Pendakwaan TPPU kepada Emir Moeis bisa dilakukan karena adanya upaya penyamaran asal uang suap melalui PT Artha Nusantara Utama (ANU) yang dimiliki oleh Armand Emir Moeis, yang tak lain adalah anak Emir Moeis, dan Zuliansyah Putra Zulkarnain, yang diketahui merupakan staf ahli Emir Moeis.
Yang mana perjanjian kerja sama bisnis batu bara antara PT Pacific Resources dengan PT ANU di Berau, Kalimantan Timur. Perjanjian tersebut ditujukan untuk menyamarkan uang suap dari Pirooz Muhammad dan PT Pacific Resources, perantara suap, kepada Emir Moeis.
Selain gagal dalam memberikan efek jera kepada koruptor, pengangkatan Emir Moeis sebagai komisaris di PT Pupuk Iskandar Muda (PIM) juga menunjukkan celah hukum dalam persyaratan formal dewan komisaris PT PIM. Berdasarkan Board Manual PT PIM, persyaratan formal dewan komisaris adalah tidak pernah dihukum karena melakukan tindak pidana yang merugikan keuangan negara dan atau yang berkaitan dengan sektor keuangan dalam kurun waktu 5 (lima) tahun sebelum pengangkatannya.
Emir Moeis diketahui telah bebas dari penjara sejak Maret 2016. Meski begitu, komisaris juga diwajibkan memiliki kompetensi teknis/keahlian dalam melakukan fungsi pengawasan dan memberikan nasihat. Selain itu, PT PIM juga menyatakan bahwa perusahaannya telah menerapkan Sistem Manajemen Anti Suap ISO 37001:2016 sejak April 2020.

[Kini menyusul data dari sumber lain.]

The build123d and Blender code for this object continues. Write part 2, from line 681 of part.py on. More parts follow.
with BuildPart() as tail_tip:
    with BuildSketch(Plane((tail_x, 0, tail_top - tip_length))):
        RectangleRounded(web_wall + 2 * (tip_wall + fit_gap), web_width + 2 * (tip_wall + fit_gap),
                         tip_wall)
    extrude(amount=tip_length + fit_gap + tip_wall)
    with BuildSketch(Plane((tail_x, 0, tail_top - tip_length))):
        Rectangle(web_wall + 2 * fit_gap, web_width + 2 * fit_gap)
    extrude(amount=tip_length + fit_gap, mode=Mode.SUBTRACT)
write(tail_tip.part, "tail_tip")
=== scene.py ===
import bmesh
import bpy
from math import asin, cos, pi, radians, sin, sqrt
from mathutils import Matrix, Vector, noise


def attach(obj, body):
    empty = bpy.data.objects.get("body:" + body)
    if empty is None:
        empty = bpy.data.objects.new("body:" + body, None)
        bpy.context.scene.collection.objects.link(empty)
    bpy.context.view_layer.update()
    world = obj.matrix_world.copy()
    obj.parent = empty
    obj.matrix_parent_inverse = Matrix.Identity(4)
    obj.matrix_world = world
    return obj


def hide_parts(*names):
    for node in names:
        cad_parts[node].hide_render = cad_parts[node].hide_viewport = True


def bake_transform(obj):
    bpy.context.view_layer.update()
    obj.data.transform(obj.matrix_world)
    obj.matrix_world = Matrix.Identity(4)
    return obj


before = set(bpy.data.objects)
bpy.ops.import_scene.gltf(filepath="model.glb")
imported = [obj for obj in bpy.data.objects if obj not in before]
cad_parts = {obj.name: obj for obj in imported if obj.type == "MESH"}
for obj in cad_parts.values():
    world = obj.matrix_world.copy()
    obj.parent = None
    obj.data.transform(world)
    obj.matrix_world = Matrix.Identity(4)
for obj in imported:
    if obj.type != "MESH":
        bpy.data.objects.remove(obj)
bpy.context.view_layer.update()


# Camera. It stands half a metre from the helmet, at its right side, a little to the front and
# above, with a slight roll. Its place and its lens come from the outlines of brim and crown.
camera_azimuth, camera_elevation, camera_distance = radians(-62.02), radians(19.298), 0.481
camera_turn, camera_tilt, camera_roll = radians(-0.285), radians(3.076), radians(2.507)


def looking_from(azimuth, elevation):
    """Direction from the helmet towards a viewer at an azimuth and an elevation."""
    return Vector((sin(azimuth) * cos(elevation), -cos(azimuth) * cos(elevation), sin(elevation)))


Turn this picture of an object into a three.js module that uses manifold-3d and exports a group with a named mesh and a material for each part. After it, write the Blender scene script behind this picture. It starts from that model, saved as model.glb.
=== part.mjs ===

"Pengangkatan eks narapidana korupsi sebagai komisaris di anak perusahaan BUMN menunjukkan praktik buruk dalam tata kelola BUMN dan juga menimbulkan keraguan apakah komisaris mampu melakukan tugasnya dengan baik dalam melakukan pengawasan dan menjadi role model anti korupsi bagi karyawan PT Pupuk Iskandar Muda," ujar Ferdian Yazid, peneliti Transparency International Indonesia (TII).